:: INFORMATION SHOWN ::

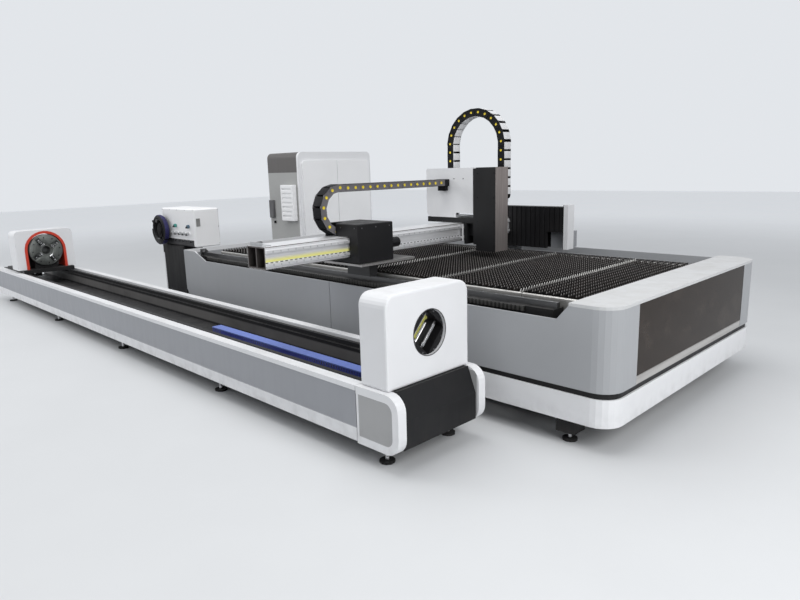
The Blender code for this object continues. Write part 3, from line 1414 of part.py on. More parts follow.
def z_slide():
    """The plate that carries the head up and down, with the arm to the chain."""
    arm_top = ARM_HEIGHT + ARM_THICKNESS
    plate = block(
        (slide_x0, tower_y0 + SLIDE_MARGIN, SLIDE_BOTTOM),
        (slide_x1, tower_y1 - SLIDE_MARGIN, arm_top + SLIDE_ABOVE_ARM),
    )
    side_y0 = tower_y1 - SLIDE_MARGIN - ARM_SIDE
    side = block(
        (slide_x0 + SINK, side_y0, ARM_HEIGHT),
        (z_chain_right + ARM_WIDTH / 2, side_y0 + ARM_SIDE - SINK, arm_top),
    )
    reach = block(
        (z_chain_right - ARM_WIDTH / 2, side_y0 + SINK, ARM_HEIGHT + SINK / 2),
        (z_chain_right + ARM_WIDTH / 2 - SINK, chain_y1 - SINK, arm_top - SINK / 2),
    )
    part(join(plate, side, reach), "z_slide", ALUMINIUM, 0.35, 0.8)


def cutting_head():
    """Nozzle, neck, body and fibre connector in one turned profile, with its clamp."""
    x = slide_x1 + HEAD_AXIS_FRONT - SLIDE_THICKNESS
    y = tower_y0 + HEAD_AXIS_SIDE
    profile = [
        (0, HEAD_CONNECTOR_TOP), (HEAD_CONNECTOR_RADIUS, HEAD_CONNECTOR_TOP),
        (HEAD_CONNECTOR_RADIUS, HEAD_BODY_TOP), (HEAD_BODY_RADIUS, HEAD_BODY_TOP),
        (HEAD_BODY_RADIUS, HEAD_NECK_TOP),
        (HEAD_NECK_RADIUS, HEAD_NECK_TOP - HEAD_BODY_RADIUS + HEAD_NECK_RADIUS),
        (HEAD_NECK_RADIUS, NOZZLE_TIP + NOZZLE_LENGTH), (NOZZLE_RADIUS, NOZZLE_TIP + NOZZLE_LENGTH),
        (NOZZLE_TIP_RADIUS, NOZZLE_TIP), (0, NOZZLE_TIP),
    ]
    head = turned(profile, "Z", (x, y, 0), steps=20)
    clamp = block(
        (slide_x1 + SEAT, y - HEAD_CLAMP_HALF_WIDTH, HEAD_CLAMP_BOTTOM),
        (x - SINK, y + HEAD_CLAMP_HALF_WIDTH, HEAD_CLAMP_TOP),
    )
    part(smooth(join(head, clamp)), "cutting_head", STEEL, 0.3, 0.7)


def y_chain():
    """The chain of the Y axis, from inside the near cover up and over to the head."""
    low = saddle_bottom + Y_CHAIN_HEIGHT / 2
    high = Y_CHAIN_UPPER_TOP - Y_CHAIN_HEIGHT / 2
    radius = (high - low) / 2
    bend_y = cover_y0 + Y_CHAIN_BEND_FROM_COVER
    fixed_y = bend_y + Y_CHAIN_TAIL
    path = ChainPath((fixed_y, low), math.pi, fixed_y - bend_y, radius, head_y0 - SEAT - bend_y)
    made = chain(path, Y_CHAIN_PITCH, Y_CHAIN_HEIGHT, "X", y_chain_x0, y_chain_x0 + Y_CHAIN_WIDTH)
    part(made, "y_chain", DARK_GREY, 0.5)


def z_chain():
    """The tall arch of chain from the carriage to the Z slide's arm."""
    radius = Z_CHAIN_SPAN / 2
    centre_z = Z_CHAIN_TOP - Z_CHAIN_HEIGHT / 2 - radius
    start_z = saddle_top + SEAT
    end_z = ARM_HEIGHT + ARM_THICKNESS - SINK / 2 + SEAT
    path = ChainPath((z_chain_left, start_z), math.pi / 2, centre_z - start_z, radius, centre_z - end_z)
    made = chain(path, Z_CHAIN_PITCH, Z_CHAIN_HEIGHT, "Y", chain_y0, chain_y1)
    part(made, "z_chain", DARK_GREY, 0.5)


# Layout of the cabinet and the connection box
cabinet_x0 = left + CABINET_FROM_LEFT
cabinet_x1 = cabinet_x0 + CABINET_DEPTH
cabinet_y1 = near + total_width
cabinet_y0 = cabinet_y1 - CABINET_WIDTH
door_x0 = cabinet_x1 + SEAT
box_x0 = left + BOX_FROM_LEFT
box_x1 = box_x0 + BOX_LENGTH
box_y0 = plate_y0 + BOX_NEAR_OFFSET
box_y1 = box_y0 + BOX_WIDTH
box_z0 = PEDESTAL_HEIGHT + SEAT
box_z1 = box_z0 + BOX_HEIGHT


def cabinet_body():
    outline = rounded(
        (cabinet_y0, 0), (cabinet_y1, CABINET_HEIGHT), (0, 0, CABINET_RADIUS, CABINET_RADIUS)
    )
    body = slab([outline], "X", cabinet_x0, cabinet_x1)
    w = CABINET_WALL
    room = block(
        (cabinet_x0 + w, cabinet_y0 + w * 2, CABINET_FLOOR),
        (cabinet_x1 + OVERRUN, cabinet_y1 - w * 2, CABINET_HEIGHT - CABINET_HEAD - w),
    )
    part(smooth(cut(body, room)), "cabinet_body", PANEL_GREY, 0.4)


def cabinet_doors():
    """Two doors that stand proud of the cabinet, hinged at their outer edges."""
    middle = (cabinet_y0 + cabinet_y1) / 2
    near_edge, far_edge = cabinet_y0 + DOOR_MARGIN, cabinet_y1 - DOOR_MARGIN
    spans = (
        ("cabinet_door_near", near_edge, middle - DOOR_GAP / 2, (DOOR_RADIUS, 0, 0, DOOR_RADIUS)),
        ("cabinet_door_far", middle + DOOR_GAP / 2, far_edge, (0, DOOR_RADIUS, DOOR_RADIUS, 0)),
    )
    for name, y0, y1, radii in spans:
        outline = rounded((y0, DOOR_BOTTOM), (y1, DOOR_TOP), radii)
        door = slab([outline], "X", door_x0, door_x0 + DOOR_THICKNESS)
        part(smooth(door), name, WHITE, 0.35)


def laser_source():
    low = (
        cabinet_x0 + CABINET_WALL + SOURCE_MARGIN,
        cabinet_y0 + CABINET_WALL * 2 + SOURCE_MARGIN,
        CABINET_FLOOR + SEAT,
    )
    high = (low[0] + SOURCE_DEPTH, low[1] + SOURCE_WIDTH, low[2] + SOURCE_HEIGHT)
    part(bevel(block(low, high), SOURCE_EDGE), "laser_source", DARK_GREY, 0.45)


def air_conditioner():
    """The finned cooler on the cabinet's near side."""
    x0 = cabinet_x0 + COOLER_BACK
    x1 = x0 + COOLER_LENGTH
    y1 = cabinet_y0 - SEAT
    y0 = y1 - COOLER_DEPTH
    cooler = bevel(block((x0, y0, COOLER_BOTTOM), (x1, y1, COOLER_TOP)), COVER_EDGE)
    span = COOLER_TOP - COOLER_BOTTOM - COOLER_FIN_MARGIN * 2
    pitch = span / COOLER_FINS
    grooves = []
    for i in range(COOLER_FINS):
        z = COOLER_BOTTOM + COOLER_FIN_MARGIN + pitch * (i + 0.25)
        grooves.append(
            block(
                (x0 + COOLER_FIN_MARGIN, y0 - OVERRUN, z),
                (x1 - COOLER_FIN_MARGIN, y0 + COOLER_FIN_DEPTH, z + pitch / 2),
            )
        )
    part(cut(cooler, merged(grooves)), "air_conditioner", WHITE, 0.45)


def pedestal():
    x0 = left + PEDESTAL_FROM_LEFT
    stand = block((x0, box_y0, 0), (x0 + PEDESTAL_LENGTH, box_y0 + PEDESTAL_WIDTH, PEDESTAL_HEIGHT))
    part(bevel(stand, PEDESTAL_EDGE), "pedestal", DEEP_BLACK, 0.5)


coil_x = box_x0 + COIL_SIDE
coil_z = box_z0 + PEG_HEIGHT + PEG_RADIUS - COIL_INNER_RADIUS + SEAT
coil_y1 = box_y0 - COIL_STANDOFF
coil_y0 = coil_y1 - COIL_WIDTH


def utility_box():
    """The connection box with two rows of round sockets and a peg for the coil."""
    case = bevel(block((box_x0, box_y0, box_z0), (box_x1, box_y1, box_z1)), BOX_EDGE)
    sockets = []
    for z in (box_z0 + SOCKET_LOW, box_z0 + SOCKET_HIGH):
        for i in range(BOX_SOCKETS):
            x = box_x0 + SOCKET_FIRST + SOCKET_PITCH * i
            sockets.append(rod((x, box_y0 + SINK, z), (x, box_y0 - SOCKET_PROUD, z), SOCKET_RADIUS, sides=8))
    peg_z = box_z0 + PEG_HEIGHT
    peg = rod((coil_x, box_y0 + SINK, peg_z), (coil_x, coil_y0 - PEG_LIP * 2, peg_z), PEG_RADIUS, sides=10)
    lip = rod(
        (coil_x, coil_y0 - PEG_LIP, peg_z + PEG_LIP), (coil_x, coil_y0 - PEG_LIP * 3, peg_z + PEG_LIP),
        PEG_RADIUS + PEG_LIP, sides=10,
    )
    join(case, merged(sockets), peg, lip)
    part(case, "utility_box", WHITE, 0.45)


def cable_coil():
    """The outer shape of a coil of cable that hangs on the peg."""
    edge = COIL_WIDTH / 4
    half = COIL_WIDTH / 2
    profile = [
        (COIL_INNER_RADIUS + edge, half), (COIL_RADIUS - edge, half), (COIL_RADIUS, half - edge),
        (COIL_RADIUS, edge - half), (COIL_RADIUS - edge, -half), (COIL_INNER_RADIUS + edge, -half),
        (COIL_INNER_RADIUS, edge - half), (COIL_INNER_RADIUS, half - edge),
    ]
    coil = turned(profile, "Y", (coil_x, (coil_y0 + coil_y1) / 2, coil_z), steps=COIL_STEPS)
    part(smooth(coil), "cable_coil", DEEP_BLACK, 0.5)


def main():
    plate_bed_frame()
    front_panel_right()
    front_panel_left()
    rear_panel()
    end_window()
    end_shelf()
    skirt()
    slat_table()
    rails()
    near_rack()
    scrap_tray()
    tube_bed_frame()
    cheeks()
    end_caps()
    chute()
    cable_duct()
    tube_chain()
    front_chuck_housing()
    front_chuck_rotor()
    front_jaws()
    rear_carriage()
    rear_chuck_housing()
    rear_rim()
    rear_chuck_disc()
    rear_jaws()
    rear_motor()
    gantry_beam()
    near_carriage()
    far_carriage()
    near_drive_cover()
    drive_motor()
    far_drive_cover()
    head_carriage()
    head_cover()
    z_tower()
    z_slide()
    cutting_head()
    y_chain()
    z_chain()
    cabinet_body()
    cabinet_doors()
    laser_source()
    air_conditioner()
    pedestal()
    utility_box()
    cable_coil()


main()
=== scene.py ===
# %% [markdown]
# # A fiber laser cutting machine
#
# The machine cuts flat sheet on a wide slatted bed and round or square tube on a
# narrow bed beside it. The solids of the model are already built, to scale, in metres.
# This notebook dresses them: it gives each one its paint or metal, and puts in the
# small parts that a solid model leaves plain, such as teeth, chain links and screws.
#
# The first cell loads the solids. Each stays where it is, and new pieces are made
# round them in the same place, so nothing has to be fitted afterwards. The tube's axis,
# which runs through both chucks, is used in many places and gets its name here.

# %% Load the solids
import math

import bmesh
import bpy
from mathutils import Matrix, Vector


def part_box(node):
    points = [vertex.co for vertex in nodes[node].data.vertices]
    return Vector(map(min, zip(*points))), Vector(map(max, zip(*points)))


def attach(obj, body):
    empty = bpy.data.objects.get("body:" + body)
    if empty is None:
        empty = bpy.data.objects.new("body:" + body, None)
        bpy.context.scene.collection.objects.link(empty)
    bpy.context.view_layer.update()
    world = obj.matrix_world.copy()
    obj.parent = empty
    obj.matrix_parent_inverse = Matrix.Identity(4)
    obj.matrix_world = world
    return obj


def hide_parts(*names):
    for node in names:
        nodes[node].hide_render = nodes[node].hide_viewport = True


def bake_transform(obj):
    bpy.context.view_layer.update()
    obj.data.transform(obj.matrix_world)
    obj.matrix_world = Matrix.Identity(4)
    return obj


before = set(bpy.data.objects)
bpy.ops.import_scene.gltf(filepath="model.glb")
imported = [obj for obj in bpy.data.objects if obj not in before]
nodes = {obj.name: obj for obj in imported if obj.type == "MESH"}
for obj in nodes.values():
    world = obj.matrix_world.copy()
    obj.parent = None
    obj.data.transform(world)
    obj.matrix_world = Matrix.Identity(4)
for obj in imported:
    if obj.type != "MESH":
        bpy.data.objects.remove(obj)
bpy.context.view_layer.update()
TUBE_Y, TUBE_Z = -1.74, 0.70

# %% [markdown]
# ## The camera
#
# A camera can be aimed by eye or worked out from the vanishing points of long straight
# edges. The edges of the two beds give them here, so the camera is set by its three
# axes and its place, and the lens follows from how far apart those points lie.

# %% Camera
CAMERA_RIGHT = Vector((0.70882, 0.70487, -0.02703))
CAMERA_UP = Vector((-0.12393, 0.16216, 0.97895))
CAMERA_BACK = Vector((0.69442, -0.69055, 0.20230))
CAMERA_PLACE = Vector((5.595, -4.23, 1.58))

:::

TASK OBJECTIVE ->
Return verbatim the lines that run from the line containing "head_carriage()" through the line containing "if empty is", inclusive.

FINAL ANSWER ->
    head_carriage()
    head_cover()
    z_tower()
    z_slide()
    cutting_head()
    y_chain()
    z_chain()
    cabinet_body()
    cabinet_doors()
    laser_source()
    air_conditioner()
    pedestal()
    utility_box()
    cable_coil()


main()
=== scene.py ===
# %% [markdown]
# # A fiber laser cutting machine
#
# The machine cuts flat sheet on a wide slatted bed and round or square tube on a
# narrow bed beside it. The solids of the model are already built, to scale, in metres.
# This notebook dresses them: it gives each one its paint or metal, and puts in the
# small parts that a solid model leaves plain, such as teeth, chain links and screws.
#
# The first cell loads the solids. Each stays where it is, and new pieces are made
# round them in the same place, so nothing has to be fitted afterwards. The tube's axis,
# which runs through both chucks, is used in many places and gets its name here.

# %% Load the solids
import math

import bmesh
import bpy
from mathutils import Matrix, Vector


def part_box(node):
    points = [vertex.co for vertex in nodes[node].data.vertices]
    return Vector(map(min, zip(*points))), Vector(map(max, zip(*points)))


def attach(obj, body):
    empty = bpy.data.objects.get("body:" + body)
    if empty is None:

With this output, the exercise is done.